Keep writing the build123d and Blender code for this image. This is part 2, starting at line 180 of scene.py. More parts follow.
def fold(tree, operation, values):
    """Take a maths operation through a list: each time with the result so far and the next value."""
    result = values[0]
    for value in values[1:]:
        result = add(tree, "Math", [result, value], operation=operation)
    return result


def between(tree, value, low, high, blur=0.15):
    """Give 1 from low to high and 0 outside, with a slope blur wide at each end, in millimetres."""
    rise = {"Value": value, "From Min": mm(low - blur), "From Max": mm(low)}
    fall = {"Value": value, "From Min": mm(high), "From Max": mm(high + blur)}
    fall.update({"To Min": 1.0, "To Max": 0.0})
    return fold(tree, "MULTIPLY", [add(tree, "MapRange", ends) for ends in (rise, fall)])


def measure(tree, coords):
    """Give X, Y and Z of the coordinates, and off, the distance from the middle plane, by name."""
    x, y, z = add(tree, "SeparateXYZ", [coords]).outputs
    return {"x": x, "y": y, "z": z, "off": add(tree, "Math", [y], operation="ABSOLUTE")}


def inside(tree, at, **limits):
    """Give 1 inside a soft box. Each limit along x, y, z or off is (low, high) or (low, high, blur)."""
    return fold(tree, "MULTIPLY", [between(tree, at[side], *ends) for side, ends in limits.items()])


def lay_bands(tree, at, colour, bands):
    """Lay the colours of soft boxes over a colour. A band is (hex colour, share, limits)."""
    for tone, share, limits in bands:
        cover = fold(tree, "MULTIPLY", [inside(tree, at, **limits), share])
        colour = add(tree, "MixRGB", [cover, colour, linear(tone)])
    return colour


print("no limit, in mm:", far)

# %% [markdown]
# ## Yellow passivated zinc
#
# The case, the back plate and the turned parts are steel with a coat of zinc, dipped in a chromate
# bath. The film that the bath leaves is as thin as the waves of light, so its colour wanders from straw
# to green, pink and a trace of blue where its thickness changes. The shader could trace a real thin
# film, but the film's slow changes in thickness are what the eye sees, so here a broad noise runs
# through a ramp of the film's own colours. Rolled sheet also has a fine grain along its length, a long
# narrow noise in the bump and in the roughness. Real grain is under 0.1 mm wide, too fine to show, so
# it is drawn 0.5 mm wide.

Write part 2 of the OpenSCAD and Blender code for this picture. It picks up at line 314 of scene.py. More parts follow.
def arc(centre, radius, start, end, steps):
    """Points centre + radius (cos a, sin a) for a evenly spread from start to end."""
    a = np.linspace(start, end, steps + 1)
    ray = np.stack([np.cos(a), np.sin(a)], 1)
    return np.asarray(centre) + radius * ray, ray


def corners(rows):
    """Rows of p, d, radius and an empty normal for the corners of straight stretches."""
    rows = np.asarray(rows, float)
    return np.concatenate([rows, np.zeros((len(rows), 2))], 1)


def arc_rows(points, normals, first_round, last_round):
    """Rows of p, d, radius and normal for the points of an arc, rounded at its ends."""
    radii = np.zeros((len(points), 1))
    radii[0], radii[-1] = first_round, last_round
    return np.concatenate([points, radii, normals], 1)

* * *

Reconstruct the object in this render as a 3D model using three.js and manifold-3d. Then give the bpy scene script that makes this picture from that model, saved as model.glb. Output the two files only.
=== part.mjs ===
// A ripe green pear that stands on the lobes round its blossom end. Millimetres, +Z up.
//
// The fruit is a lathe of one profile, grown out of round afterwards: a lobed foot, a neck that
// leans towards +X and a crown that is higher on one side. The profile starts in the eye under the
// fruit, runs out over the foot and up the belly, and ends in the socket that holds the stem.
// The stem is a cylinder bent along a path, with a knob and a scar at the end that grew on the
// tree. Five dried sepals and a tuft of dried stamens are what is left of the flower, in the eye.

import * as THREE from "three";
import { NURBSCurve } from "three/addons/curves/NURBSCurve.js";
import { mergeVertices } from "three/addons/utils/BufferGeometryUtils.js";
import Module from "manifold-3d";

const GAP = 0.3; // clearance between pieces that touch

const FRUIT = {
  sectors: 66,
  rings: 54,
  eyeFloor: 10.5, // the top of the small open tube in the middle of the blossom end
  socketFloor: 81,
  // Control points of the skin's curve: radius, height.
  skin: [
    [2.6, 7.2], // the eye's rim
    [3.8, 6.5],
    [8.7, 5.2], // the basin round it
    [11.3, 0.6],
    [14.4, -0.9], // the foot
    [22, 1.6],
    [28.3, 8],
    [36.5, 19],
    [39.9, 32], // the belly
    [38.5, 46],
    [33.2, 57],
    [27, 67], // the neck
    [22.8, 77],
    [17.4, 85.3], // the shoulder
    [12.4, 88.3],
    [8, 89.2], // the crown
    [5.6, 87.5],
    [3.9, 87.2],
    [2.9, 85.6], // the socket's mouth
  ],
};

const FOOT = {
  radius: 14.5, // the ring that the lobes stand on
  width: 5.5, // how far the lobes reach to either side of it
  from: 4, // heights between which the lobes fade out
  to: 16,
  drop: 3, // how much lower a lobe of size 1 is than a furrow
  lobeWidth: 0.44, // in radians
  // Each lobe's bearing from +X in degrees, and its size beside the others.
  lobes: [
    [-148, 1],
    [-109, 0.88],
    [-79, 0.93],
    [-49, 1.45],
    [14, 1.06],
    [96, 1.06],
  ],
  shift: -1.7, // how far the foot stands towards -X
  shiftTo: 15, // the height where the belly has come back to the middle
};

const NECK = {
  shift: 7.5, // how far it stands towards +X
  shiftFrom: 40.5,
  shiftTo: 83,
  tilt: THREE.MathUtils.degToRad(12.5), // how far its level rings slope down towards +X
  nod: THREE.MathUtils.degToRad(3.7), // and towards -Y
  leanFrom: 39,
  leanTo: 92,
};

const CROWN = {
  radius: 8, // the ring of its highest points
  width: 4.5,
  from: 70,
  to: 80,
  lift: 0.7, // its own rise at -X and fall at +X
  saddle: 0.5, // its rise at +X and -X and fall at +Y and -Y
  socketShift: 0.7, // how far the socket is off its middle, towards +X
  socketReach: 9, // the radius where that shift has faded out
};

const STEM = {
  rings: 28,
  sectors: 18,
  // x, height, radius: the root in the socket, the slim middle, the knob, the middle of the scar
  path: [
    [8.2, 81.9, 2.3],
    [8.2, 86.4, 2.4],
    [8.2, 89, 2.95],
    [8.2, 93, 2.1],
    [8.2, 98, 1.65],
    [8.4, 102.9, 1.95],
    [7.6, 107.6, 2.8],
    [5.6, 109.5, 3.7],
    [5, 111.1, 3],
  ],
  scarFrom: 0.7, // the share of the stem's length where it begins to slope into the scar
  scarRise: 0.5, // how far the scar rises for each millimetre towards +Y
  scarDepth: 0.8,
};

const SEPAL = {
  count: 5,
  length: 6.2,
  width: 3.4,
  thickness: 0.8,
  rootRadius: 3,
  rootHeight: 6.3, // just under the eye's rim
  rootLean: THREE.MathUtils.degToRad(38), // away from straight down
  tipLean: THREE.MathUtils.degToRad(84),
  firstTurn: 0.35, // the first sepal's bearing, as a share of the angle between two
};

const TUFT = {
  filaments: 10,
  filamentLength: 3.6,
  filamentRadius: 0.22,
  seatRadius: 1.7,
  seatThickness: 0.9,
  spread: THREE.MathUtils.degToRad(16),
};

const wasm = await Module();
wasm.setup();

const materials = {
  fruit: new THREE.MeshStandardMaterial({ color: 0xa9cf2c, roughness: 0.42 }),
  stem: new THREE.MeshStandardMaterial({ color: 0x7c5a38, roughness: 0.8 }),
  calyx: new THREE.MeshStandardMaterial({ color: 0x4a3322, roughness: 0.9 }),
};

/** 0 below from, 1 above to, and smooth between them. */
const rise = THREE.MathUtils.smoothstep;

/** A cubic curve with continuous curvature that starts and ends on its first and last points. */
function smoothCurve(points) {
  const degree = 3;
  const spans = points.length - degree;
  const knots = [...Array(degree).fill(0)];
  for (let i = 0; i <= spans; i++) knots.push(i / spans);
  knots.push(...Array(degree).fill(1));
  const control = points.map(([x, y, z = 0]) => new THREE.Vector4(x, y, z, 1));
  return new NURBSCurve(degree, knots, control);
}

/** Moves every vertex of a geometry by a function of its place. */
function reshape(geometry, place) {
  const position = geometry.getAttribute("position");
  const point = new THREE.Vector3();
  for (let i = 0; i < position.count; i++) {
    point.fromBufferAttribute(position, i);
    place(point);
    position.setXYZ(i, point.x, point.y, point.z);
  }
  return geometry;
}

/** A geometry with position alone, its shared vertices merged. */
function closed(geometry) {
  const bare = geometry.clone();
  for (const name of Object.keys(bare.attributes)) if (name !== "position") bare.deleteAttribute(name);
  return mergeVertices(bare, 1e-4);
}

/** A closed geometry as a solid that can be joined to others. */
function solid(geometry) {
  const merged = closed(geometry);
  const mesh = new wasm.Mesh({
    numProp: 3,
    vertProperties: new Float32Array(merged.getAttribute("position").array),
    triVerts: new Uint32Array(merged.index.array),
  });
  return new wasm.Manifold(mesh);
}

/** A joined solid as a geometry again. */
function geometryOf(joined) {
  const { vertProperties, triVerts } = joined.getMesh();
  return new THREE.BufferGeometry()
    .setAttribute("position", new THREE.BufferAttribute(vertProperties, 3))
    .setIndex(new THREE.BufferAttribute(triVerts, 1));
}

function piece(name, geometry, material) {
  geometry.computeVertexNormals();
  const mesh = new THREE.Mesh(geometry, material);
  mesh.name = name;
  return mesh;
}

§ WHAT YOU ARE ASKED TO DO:
State only the number of lines in these entries that contain "Blender".

§ FINAL ANSWER:
2